### Exercise data
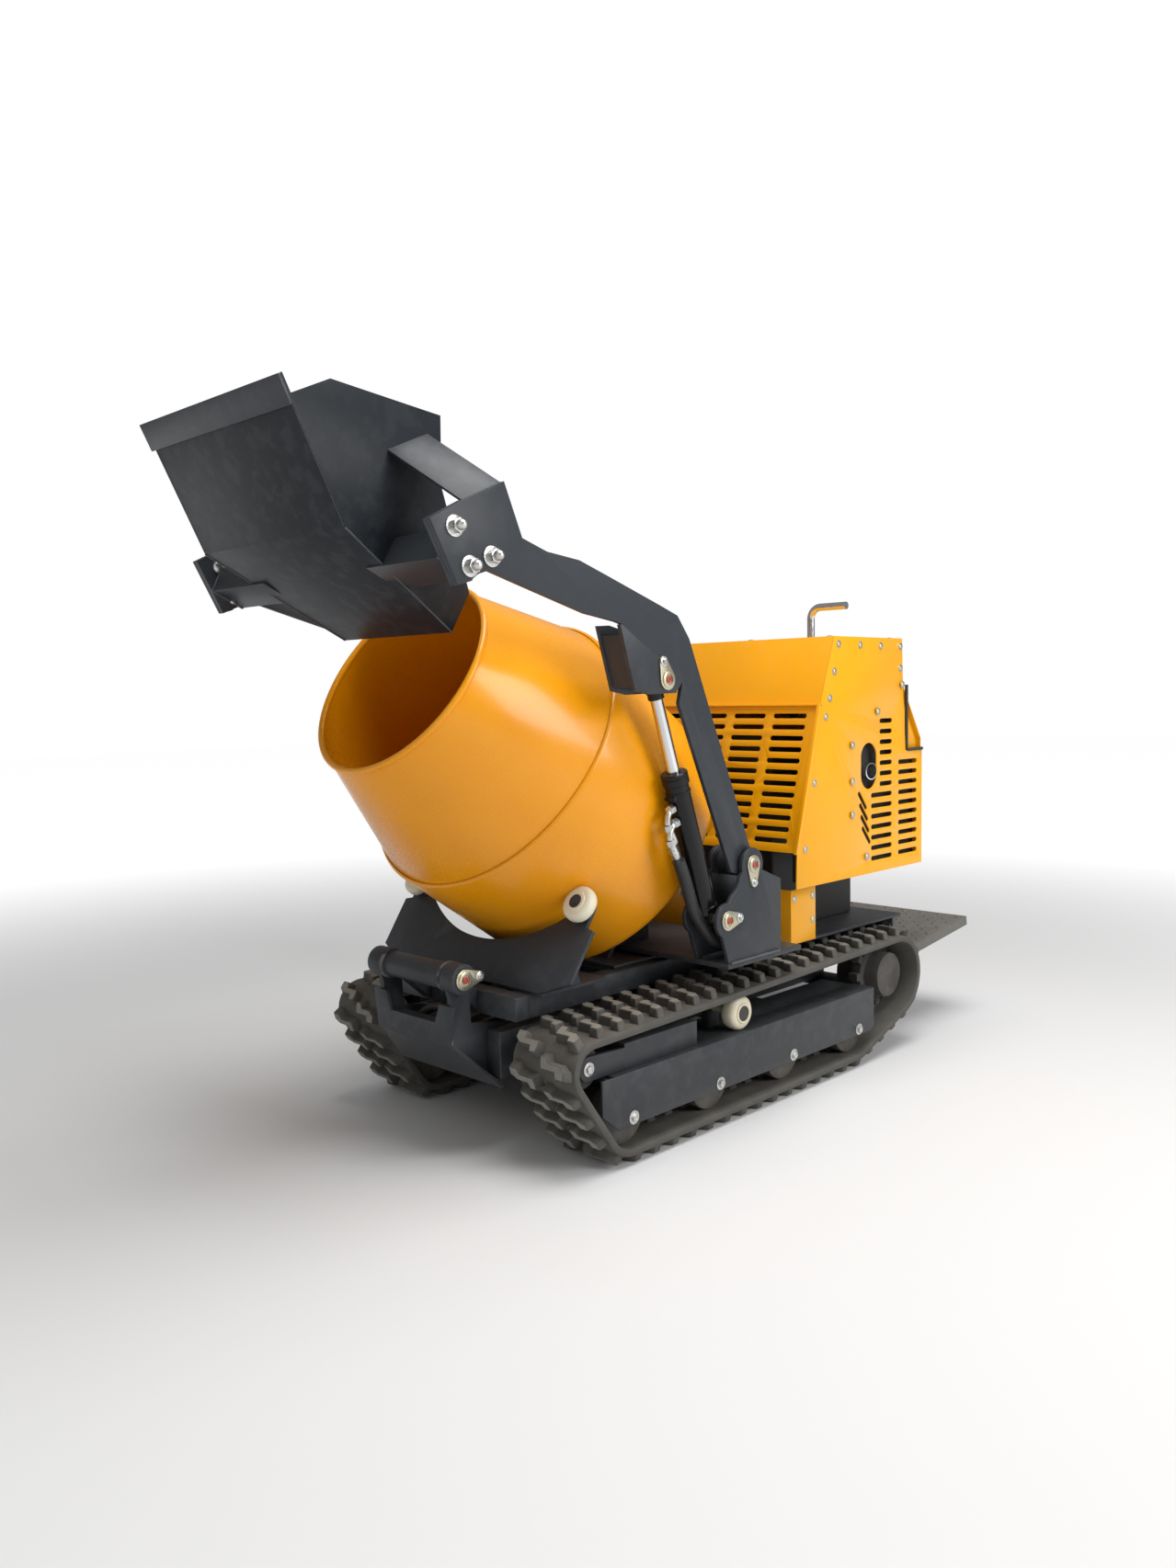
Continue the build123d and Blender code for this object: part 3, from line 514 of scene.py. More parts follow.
def tube(name, route, radius, sides=6, kind="NURBS"):
    """A round bar or hose along places in millimetres."""
    clear()
    bpy.ops.curve.primitive_nurbs_path_add()
    piece = bpy.context.object
    piece.name = piece.data.name = name
    piece.data.splines.clear()
    spline = piece.data.splines.new(kind)
    spline.points.add(len(route) - 1)
    for point, place in zip(spline.points, route):
        point.co = (*at(*place), 1)
    if kind == "NURBS":
        spline.order_u = 3
        spline.use_endpoint_u = True
    piece.data.bevel_depth = radius * MM
    piece.data.bevel_resolution = sides
    piece.data.resolution_u = 8
    piece.data.use_fill_caps = True
    bpy.ops.object.convert(target="MESH")
    piece = bpy.context.object
    bpy.ops.object.shade_smooth_by_angle(angle=math.radians(50))
    return piece


def together(name, pieces):
    """Several meshes as one piece."""
    clear()
    for piece in pieces:
        piece.select_set(True)
    bpy.context.view_layer.objects.active = pieces[0]
    if len(pieces) > 1:
        bpy.ops.object.join()
    pieces[0].name = pieces[0].data.name = name
    return pieces[0]


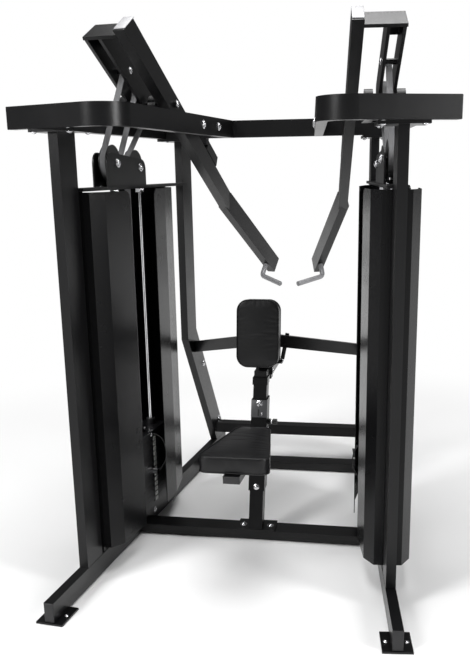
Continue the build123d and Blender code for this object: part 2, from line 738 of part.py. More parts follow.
with BuildPart() as pad_carriage:
    rear_of_pad = Vector(0, front_line_y + pad_back, pad_z) - pad_lean * (pad_thick + 0.3)
    with BuildSketch(Plane(origin=rear_of_pad, x_dir=(1, 0, 0), z_dir=pad_lean)):
        Rectangle(120, 200)
    extrude(amount=-6)
    block_front = 1100.0
    add(hall_box(-36, 36, block_front, 1150, 693, 757))
    add(hall_box(-22, 22, 1092, 1130, 757, 960))
    add(hall_box(-20, 20, 1021, 1092, 900, 940))
    add(hall_box(36, 42, 1100, 1366, 714, 746))
    mast_gap = 0.5
    add(hall_box(-mast_half - mast_gap, mast_half + mast_gap, 1080, 1160, mast_z0 - mast_gap, mast_z1 + mast_gap), mode=Mode.SUBTRACT)
    add(hall_box(30, 50, lock_back - 37, lock_back + 37, lock_z - 6, lock_z + 6), mode=Mode.SUBTRACT)
save(pad_carriage.part, "pad_carriage")

with BuildPart() as pad_lever:
    boss = Pos(51, front_line_y + lock_back, lock_z) * Rot(0, 90, 0) * Cylinder(14, 16, mode=Mode.PRIVATE)
    add(boss)
    with BuildSketch(Plane(origin=(60, front_line_y + lock_back, lock_z + 10), x_dir=(0, 1, 0), z_dir=(0.2, 0, 1))):
        RectangleRounded(9, 20, 3)
    extrude(amount=132)
    bore = Pos(45, front_line_y + lock_back, lock_z) * Rot(0, 90, 0) * Cylinder(5.08, 60, mode=Mode.PRIVATE)
    add(bore, mode=Mode.SUBTRACT)
save(pad_lever.part, "pad_lever")
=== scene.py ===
import bpy
import bmesh
import json
import math
from mathutils import Matrix, Vector


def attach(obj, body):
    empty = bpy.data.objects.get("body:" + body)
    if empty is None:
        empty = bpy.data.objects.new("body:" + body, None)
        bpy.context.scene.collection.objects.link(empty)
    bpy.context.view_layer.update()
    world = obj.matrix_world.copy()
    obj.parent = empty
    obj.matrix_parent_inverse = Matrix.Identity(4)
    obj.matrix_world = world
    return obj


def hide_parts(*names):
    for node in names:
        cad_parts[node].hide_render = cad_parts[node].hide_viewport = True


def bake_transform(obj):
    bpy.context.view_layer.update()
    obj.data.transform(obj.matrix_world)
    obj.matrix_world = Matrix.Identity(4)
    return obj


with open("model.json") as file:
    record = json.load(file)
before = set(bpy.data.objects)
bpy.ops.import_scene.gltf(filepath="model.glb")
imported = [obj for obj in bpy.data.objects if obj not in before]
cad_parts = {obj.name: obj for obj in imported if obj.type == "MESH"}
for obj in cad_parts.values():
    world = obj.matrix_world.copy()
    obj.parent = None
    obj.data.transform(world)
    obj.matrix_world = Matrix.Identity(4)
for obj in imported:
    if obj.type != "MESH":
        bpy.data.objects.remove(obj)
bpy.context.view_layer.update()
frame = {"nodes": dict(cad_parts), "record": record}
scene = bpy.context.scene
nodes = frame["nodes"]
record = frame["record"]

# Key places of the machine, in metres
FRONT_Y = -1.1686
RAIL_X = 0.6454
TOE = math.radians(5.89)
PIVOT = (1.085, 1.932)
FRONT_PULLEY = (0.741, 1.683)
REAR_PULLEY = (0.970, 1.666)
CLAMP = (0.9178, 2.0498)
ENTRY = (0.6855, 1.7223)
BELT_R = 0.068
BELT_HALF = 0.0125
BELT_HALF_THICK = 0.0025
STACK_S = 0.902
ROD_OFFSET = 0.1305
PLATE_COUNT = 13
RESTING_PLATES = 6
PLATE_PITCH = 0.025
PLATE_HALF = 0.012
STACK_BASE_Z = 0.124
BEAM_MID_Z = 1.842
GUIDE_TOP_Z = 1.590
FLANGE_UNDER_Z = 1.790
FLANGE_OVER_Z = 1.802
FOOT_TOP_Z = 0.008
POST_HALF = 0.019
RAIL_HALF = 0.020
ARM_N = -0.140
LANYARD_RADIUS = 0.0025
LANYARD_ASIDE = 0.017
SEAT_SLOPE = 0.0694
UP = Vector((0, 0, 1))
SIDES = {"left": -1, "right": 1}


def spot(s, n, z, side=1):
    # A place given along, out of and up the tower.
    x = RAIL_X - s * math.sin(TOE) + n * math.cos(TOE)
    y = FRONT_Y + s * math.cos(TOE) + n * math.sin(TOE)
    return Vector((side * x, y, z))


def heading(s, n, z, side=1):
    # A direction given along, out of and up the tower.
    x = -s * math.sin(TOE) + n * math.cos(TOE)
    y = s * math.cos(TOE) + n * math.sin(TOE)
    return Vector((side * x, y, z)).normalized()


# ---------------------------------------------------------------- materials
def material(
    name, color, rough, metal=0.0, coat=0.0, grain=0.0, grain_scale=400.0, mottling=0.0, specular=0.5
):
    # grain is a fine bump, mottling an uneven roughness.
    mat = bpy.data.materials.new(name)
    mat.use_nodes = True
    tree = mat.node_tree
    bsdf = tree.nodes["Principled BSDF"]
    bsdf.inputs["Base Color"].default_value = (*color, 1)
    bsdf.inputs["Roughness"].default_value = rough
    bsdf.inputs["Metallic"].default_value = metal
    bsdf.inputs["Coat Weight"].default_value = coat
    bsdf.inputs["Coat Roughness"].default_value = 0.25
    bsdf.inputs["Specular IOR Level"].default_value = specular
    place = tree.nodes.new("ShaderNodeTexCoord")
    if grain:
        noise = tree.nodes.new("ShaderNodeTexNoise")
        noise.inputs["Scale"].default_value = grain_scale
        noise.inputs["Detail"].default_value = 3.0
        bump = tree.nodes.new("ShaderNodeBump")
        bump.inputs["Strength"].default_value = grain
        bump.inputs["Distance"].default_value = 0.0006
        tree.links.new(place.outputs["Object"], noise.inputs["Vector"])
        tree.links.new(noise.outputs["Fac"], bump.inputs["Height"])
        tree.links.new(bump.outputs["Normal"], bsdf.inputs["Normal"])
    if mottling:
        cloud = tree.nodes.new("ShaderNodeTexNoise")
        cloud.inputs["Scale"].default_value = 9.0
        cloud.inputs["Detail"].default_value = 5.0
        span = tree.nodes.new("ShaderNodeMapRange")
        span.inputs["To Min"].default_value = max(0.02, rough - mottling)
        span.inputs["To Max"].default_value = min(1.0, rough + mottling)
        tree.links.new(place.outputs["Object"], cloud.inputs["Vector"])
        tree.links.new(cloud.outputs["Fac"], span.inputs["Value"])
        tree.links.new(span.outputs["Result"], bsdf.inputs["Roughness"])
    return mat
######
*What you are asked to do*
Among the entries above, locate the lines containing "add(hall_box(-mast_half - mast_gap, mast_half" and "obj.matrix_world = world", and transcribe exactly those two lines and all lines between.

*Full solution*
    add(hall_box(-mast_half - mast_gap, mast_half + mast_gap, 1080, 1160, mast_z0 - mast_gap, mast_z1 + mast_gap), mode=Mode.SUBTRACT)
    add(hall_box(30, 50, lock_back - 37, lock_back + 37, lock_z - 6, lock_z + 6), mode=Mode.SUBTRACT)
save(pad_carriage.part, "pad_carriage")

with BuildPart() as pad_lever:
    boss = Pos(51, front_line_y + lock_back, lock_z) * Rot(0, 90, 0) * Cylinder(14, 16, mode=Mode.PRIVATE)
    add(boss)
    with BuildSketch(Plane(origin=(60, front_line_y + lock_back, lock_z + 10), x_dir=(0, 1, 0), z_dir=(0.2, 0, 1))):
        RectangleRounded(9, 20, 3)
    extrude(amount=132)
    bore = Pos(45, front_line_y + lock_back, lock_z) * Rot(0, 90, 0) * Cylinder(5.08, 60, mode=Mode.PRIVATE)
    add(bore, mode=Mode.SUBTRACT)
save(pad_lever.part, "pad_lever")
=== scene.py ===
import bpy
import bmesh
import json
import math
from mathutils import Matrix, Vector


def attach(obj, body):
    empty = bpy.data.objects.get("body:" + body)
    if empty is None:
        empty = bpy.data.objects.new("body:" + body, None)
        bpy.context.scene.collection.objects.link(empty)
    bpy.context.view_layer.update()
    world = obj.matrix_world.copy()
    obj.parent = empty
    obj.matrix_parent_inverse = Matrix.Identity(4)
    obj.matrix_world = world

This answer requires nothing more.